Task goal - From the entries below, reproduce exactly the line containing "recompute and write", the line containing "before = set(bpy.data.objects)", and every line in between, with nothing added.
--- Start of Exercise input ---
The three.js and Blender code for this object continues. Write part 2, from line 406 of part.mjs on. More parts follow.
--- End of Exercise input ---
--- Start of Exercise input ---
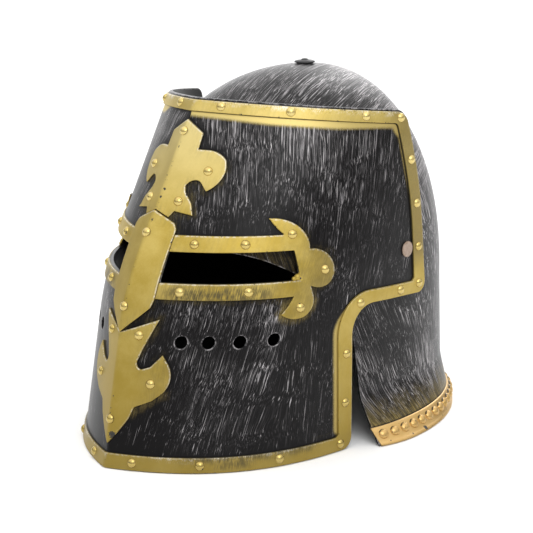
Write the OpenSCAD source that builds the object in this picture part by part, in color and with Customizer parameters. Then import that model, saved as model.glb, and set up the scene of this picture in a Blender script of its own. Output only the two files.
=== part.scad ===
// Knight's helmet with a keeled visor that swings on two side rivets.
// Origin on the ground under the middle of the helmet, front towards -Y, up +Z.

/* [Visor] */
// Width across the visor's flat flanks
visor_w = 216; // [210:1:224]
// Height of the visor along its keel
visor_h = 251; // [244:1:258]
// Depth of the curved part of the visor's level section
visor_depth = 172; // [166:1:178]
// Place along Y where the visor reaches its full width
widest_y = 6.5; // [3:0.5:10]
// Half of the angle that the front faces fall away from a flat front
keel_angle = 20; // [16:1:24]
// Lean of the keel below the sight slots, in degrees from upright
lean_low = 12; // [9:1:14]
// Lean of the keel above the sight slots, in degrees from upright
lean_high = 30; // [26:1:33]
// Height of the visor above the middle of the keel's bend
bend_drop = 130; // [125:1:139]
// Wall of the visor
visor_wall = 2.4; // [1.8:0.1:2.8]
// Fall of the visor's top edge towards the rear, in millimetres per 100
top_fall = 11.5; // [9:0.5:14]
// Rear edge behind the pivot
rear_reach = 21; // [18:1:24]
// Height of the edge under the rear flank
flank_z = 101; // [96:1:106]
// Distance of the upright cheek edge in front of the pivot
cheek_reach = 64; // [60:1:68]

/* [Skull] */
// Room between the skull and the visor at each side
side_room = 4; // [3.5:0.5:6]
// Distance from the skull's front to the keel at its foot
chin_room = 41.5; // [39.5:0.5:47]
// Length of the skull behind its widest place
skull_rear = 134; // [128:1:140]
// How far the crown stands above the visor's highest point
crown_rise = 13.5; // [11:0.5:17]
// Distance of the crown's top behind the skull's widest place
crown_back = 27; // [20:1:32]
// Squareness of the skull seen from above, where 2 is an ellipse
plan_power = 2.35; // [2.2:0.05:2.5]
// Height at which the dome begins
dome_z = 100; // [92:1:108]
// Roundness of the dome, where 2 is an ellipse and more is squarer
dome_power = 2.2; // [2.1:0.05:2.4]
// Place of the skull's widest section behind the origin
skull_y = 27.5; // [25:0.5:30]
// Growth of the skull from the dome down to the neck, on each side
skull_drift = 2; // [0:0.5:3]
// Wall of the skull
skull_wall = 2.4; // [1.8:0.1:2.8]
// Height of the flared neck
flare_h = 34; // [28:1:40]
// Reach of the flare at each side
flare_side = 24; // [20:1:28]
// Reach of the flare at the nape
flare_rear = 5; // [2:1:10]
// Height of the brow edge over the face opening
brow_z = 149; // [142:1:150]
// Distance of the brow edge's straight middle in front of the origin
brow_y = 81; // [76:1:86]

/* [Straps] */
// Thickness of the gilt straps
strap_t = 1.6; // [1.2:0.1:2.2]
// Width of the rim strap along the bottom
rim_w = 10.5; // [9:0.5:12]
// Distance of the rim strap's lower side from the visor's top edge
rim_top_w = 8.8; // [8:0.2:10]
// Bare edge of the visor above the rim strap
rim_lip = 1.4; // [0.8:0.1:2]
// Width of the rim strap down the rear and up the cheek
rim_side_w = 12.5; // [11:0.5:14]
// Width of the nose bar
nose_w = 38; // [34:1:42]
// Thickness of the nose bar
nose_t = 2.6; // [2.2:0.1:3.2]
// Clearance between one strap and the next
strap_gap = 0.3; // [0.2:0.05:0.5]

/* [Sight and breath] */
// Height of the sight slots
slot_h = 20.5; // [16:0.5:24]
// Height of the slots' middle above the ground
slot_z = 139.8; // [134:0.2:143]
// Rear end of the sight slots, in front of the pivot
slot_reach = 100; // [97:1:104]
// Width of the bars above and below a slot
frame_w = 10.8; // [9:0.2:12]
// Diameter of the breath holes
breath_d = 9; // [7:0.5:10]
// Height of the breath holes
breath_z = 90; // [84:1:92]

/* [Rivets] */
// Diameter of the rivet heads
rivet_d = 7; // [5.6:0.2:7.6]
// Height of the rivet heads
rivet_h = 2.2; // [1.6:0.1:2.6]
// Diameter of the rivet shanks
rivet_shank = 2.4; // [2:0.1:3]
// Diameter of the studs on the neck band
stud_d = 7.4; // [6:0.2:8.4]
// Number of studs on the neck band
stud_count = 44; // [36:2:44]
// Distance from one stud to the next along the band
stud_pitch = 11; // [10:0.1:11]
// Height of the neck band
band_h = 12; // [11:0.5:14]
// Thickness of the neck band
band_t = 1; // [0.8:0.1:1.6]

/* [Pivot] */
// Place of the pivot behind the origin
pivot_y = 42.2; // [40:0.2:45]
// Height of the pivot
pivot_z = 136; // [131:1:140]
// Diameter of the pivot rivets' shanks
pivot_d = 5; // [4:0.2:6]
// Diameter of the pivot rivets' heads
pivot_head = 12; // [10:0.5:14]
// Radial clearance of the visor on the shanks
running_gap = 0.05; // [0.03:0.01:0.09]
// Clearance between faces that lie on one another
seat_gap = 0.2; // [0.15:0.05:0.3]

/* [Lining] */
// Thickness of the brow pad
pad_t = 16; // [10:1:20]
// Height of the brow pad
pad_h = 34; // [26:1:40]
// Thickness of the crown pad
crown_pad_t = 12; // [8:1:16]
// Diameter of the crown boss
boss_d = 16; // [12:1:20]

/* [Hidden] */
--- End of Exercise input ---
--- Start of Exercise input ---
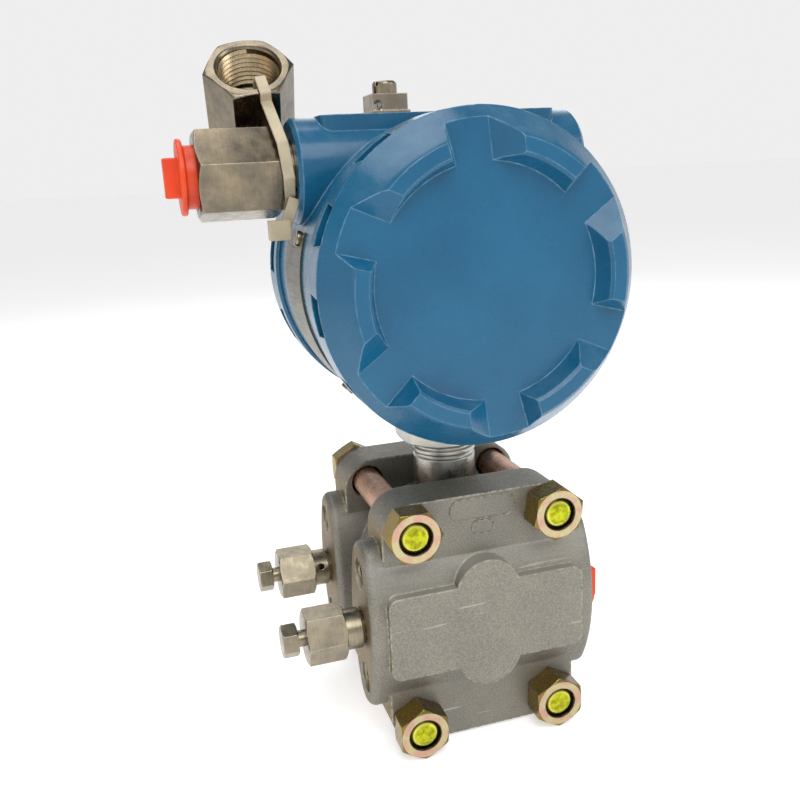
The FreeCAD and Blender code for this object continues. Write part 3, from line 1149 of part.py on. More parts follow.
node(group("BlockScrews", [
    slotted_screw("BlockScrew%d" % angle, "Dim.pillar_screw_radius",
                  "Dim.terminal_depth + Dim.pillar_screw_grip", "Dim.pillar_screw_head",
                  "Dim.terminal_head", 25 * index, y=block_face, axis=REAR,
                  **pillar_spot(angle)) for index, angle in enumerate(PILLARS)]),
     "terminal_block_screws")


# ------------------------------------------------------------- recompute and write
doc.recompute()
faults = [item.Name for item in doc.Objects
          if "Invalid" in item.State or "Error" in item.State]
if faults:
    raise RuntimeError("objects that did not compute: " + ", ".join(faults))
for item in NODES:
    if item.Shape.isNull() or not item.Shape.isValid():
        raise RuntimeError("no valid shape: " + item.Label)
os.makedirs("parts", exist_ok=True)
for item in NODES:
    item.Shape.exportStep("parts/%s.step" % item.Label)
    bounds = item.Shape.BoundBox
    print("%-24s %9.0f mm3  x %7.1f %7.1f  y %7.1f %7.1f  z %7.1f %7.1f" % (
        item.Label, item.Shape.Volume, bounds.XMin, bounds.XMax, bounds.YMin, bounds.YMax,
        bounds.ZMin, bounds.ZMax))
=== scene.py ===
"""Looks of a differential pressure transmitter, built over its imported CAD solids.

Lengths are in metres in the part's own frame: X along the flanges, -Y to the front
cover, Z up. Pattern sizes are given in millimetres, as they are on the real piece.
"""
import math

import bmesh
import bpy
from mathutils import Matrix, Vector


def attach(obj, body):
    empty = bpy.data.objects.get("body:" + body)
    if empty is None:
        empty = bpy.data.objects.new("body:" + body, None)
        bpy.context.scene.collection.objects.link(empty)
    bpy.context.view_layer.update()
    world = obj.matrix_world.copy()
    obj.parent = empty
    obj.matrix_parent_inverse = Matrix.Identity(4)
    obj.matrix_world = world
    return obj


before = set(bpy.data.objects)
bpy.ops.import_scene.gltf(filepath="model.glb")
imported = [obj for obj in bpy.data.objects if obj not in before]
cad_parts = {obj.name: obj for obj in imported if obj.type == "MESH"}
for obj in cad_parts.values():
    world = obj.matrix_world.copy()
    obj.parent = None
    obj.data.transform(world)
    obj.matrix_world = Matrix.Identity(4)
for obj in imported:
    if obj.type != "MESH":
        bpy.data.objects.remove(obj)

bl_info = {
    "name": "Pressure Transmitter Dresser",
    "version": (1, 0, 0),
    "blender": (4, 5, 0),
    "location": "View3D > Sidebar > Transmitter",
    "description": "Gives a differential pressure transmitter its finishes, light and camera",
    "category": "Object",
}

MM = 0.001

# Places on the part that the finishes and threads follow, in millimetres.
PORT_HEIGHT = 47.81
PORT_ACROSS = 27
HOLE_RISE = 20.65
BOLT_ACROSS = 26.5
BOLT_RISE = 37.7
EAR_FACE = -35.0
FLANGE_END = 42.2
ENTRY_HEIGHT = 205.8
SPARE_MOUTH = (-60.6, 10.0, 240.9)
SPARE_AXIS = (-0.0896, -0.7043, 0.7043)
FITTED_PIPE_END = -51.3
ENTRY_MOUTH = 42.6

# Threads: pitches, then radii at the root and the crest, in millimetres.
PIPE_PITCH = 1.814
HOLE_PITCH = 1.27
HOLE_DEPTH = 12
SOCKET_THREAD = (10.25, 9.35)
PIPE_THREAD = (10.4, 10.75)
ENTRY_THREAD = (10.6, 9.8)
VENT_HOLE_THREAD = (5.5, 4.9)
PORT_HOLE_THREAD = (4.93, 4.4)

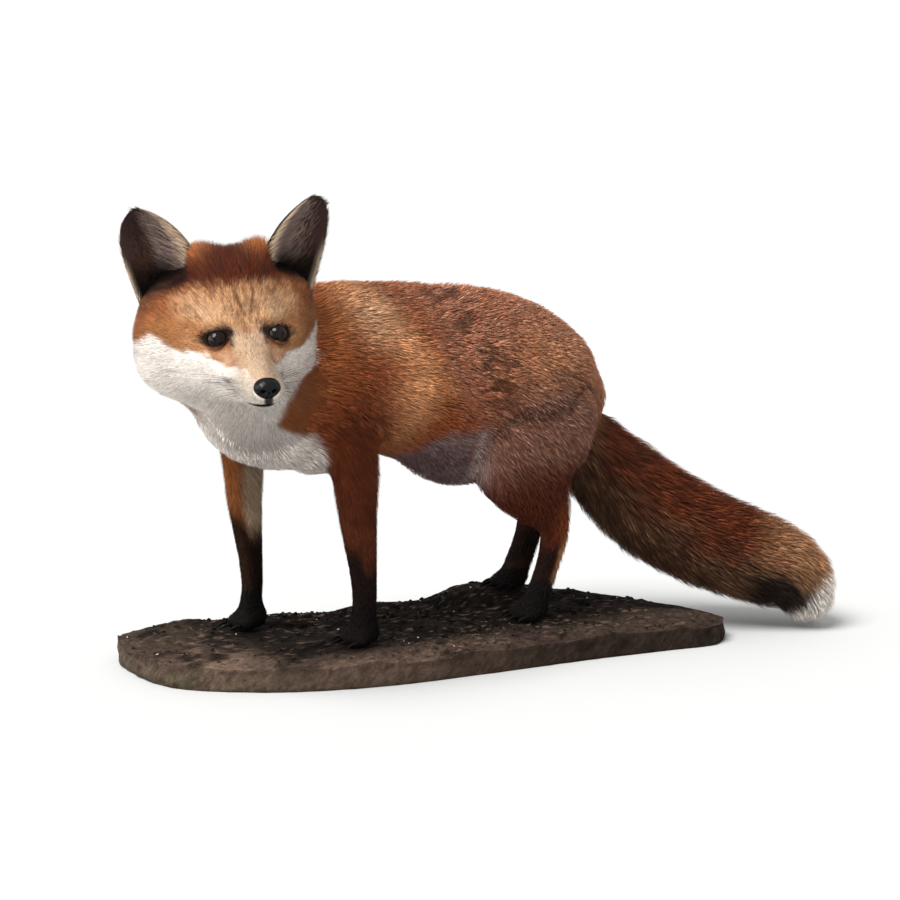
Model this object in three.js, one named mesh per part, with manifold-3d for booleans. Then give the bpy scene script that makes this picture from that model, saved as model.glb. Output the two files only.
--- End of Exercise input ---
Worked solution -
# ------------------------------------------------------------- recompute and write
doc.recompute()
faults = [item.Name for item in doc.Objects
          if "Invalid" in item.State or "Error" in item.State]
if faults:
    raise RuntimeError("objects that did not compute: " + ", ".join(faults))
for item in NODES:
    if item.Shape.isNull() or not item.Shape.isValid():
        raise RuntimeError("no valid shape: " + item.Label)
os.makedirs("parts", exist_ok=True)
for item in NODES:
    item.Shape.exportStep("parts/%s.step" % item.Label)
    bounds = item.Shape.BoundBox
    print("%-24s %9.0f mm3  x %7.1f %7.1f  y %7.1f %7.1f  z %7.1f %7.1f" % (
        item.Label, item.Shape.Volume, bounds.XMin, bounds.XMax, bounds.YMin, bounds.YMax,
        bounds.ZMin, bounds.ZMax))
=== scene.py ===
"""Looks of a differential pressure transmitter, built over its imported CAD solids.

Lengths are in metres in the part's own frame: X along the flanges, -Y to the front
cover, Z up. Pattern sizes are given in millimetres, as they are on the real piece.
"""
import math

import bmesh
import bpy
from mathutils import Matrix, Vector


def attach(obj, body):
    empty = bpy.data.objects.get("body:" + body)
    if empty is None:
        empty = bpy.data.objects.new("body:" + body, None)
        bpy.context.scene.collection.objects.link(empty)
    bpy.context.view_layer.update()
    world = obj.matrix_world.copy()
    obj.parent = empty
    obj.matrix_parent_inverse = Matrix.Identity(4)
    obj.matrix_world = world
    return obj


before = set(bpy.data.objects)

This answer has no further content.